Marina Prudenskaya impose en Fricka son souffle et son vibrato, la musicalité du phrasé, la clarté de l’aigu, la rondeur du médium et l’ampleur des graves, ainsi que la finesse de son jeu.
Il en va de même pour le Wotan de Christopher Maltman, qui sait ailleurs se faire subtil interprète de Lieder, et qui en impose ici par la majesté de ses phrases, la qualité des aigus ronds et percutants (malgré une première scène un peu hasardeuse), le soyeux de son médium et la puissance manifeste et cependant parfaitement dosée du début à la fin de l’ouvrage. Fort prometteur là encore, pour La Walkyrie qui doit suivre.

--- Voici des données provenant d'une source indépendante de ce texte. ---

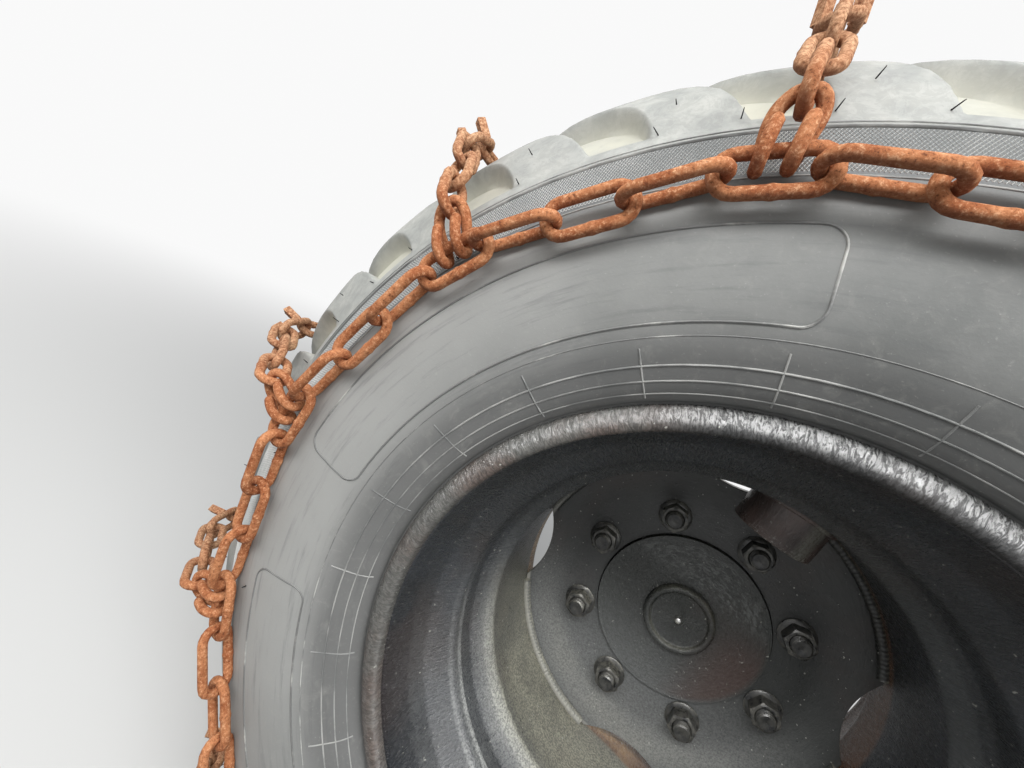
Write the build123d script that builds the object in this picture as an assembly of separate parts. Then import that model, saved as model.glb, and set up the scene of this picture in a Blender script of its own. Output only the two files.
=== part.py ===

Christopher Purves campe un Alberich très crédible, la tessiture redoutable du rôle ne faisant pas peur au baryton anglais qui en dessine tous les angles avec aisance et souplesse, des grandes lignes déployées franchement, en passant par des imprécations très percutantes, jusqu’à la malédiction finale saisissante par sa noirceur théâtrale.
Enfin, le Loge de Sean Panikkar lui vaut un triomphe justifié au rideau, tant l’espièglerie éclatante et le déchainement physique qu’il insuffle au personnage vont toujours de pair avec une impeccable maîtrise vocale, faisant alterner un médium large et bien projeté, un texte systématiquement soigné et des aigus soit mixés (entre tête et poitrine) avec adresse, soit totalement ancrés et flamboyants.
Le public londonien accueille ce premier épisode de la tétralogie avec un fort enthousiasme au tomber de rideau.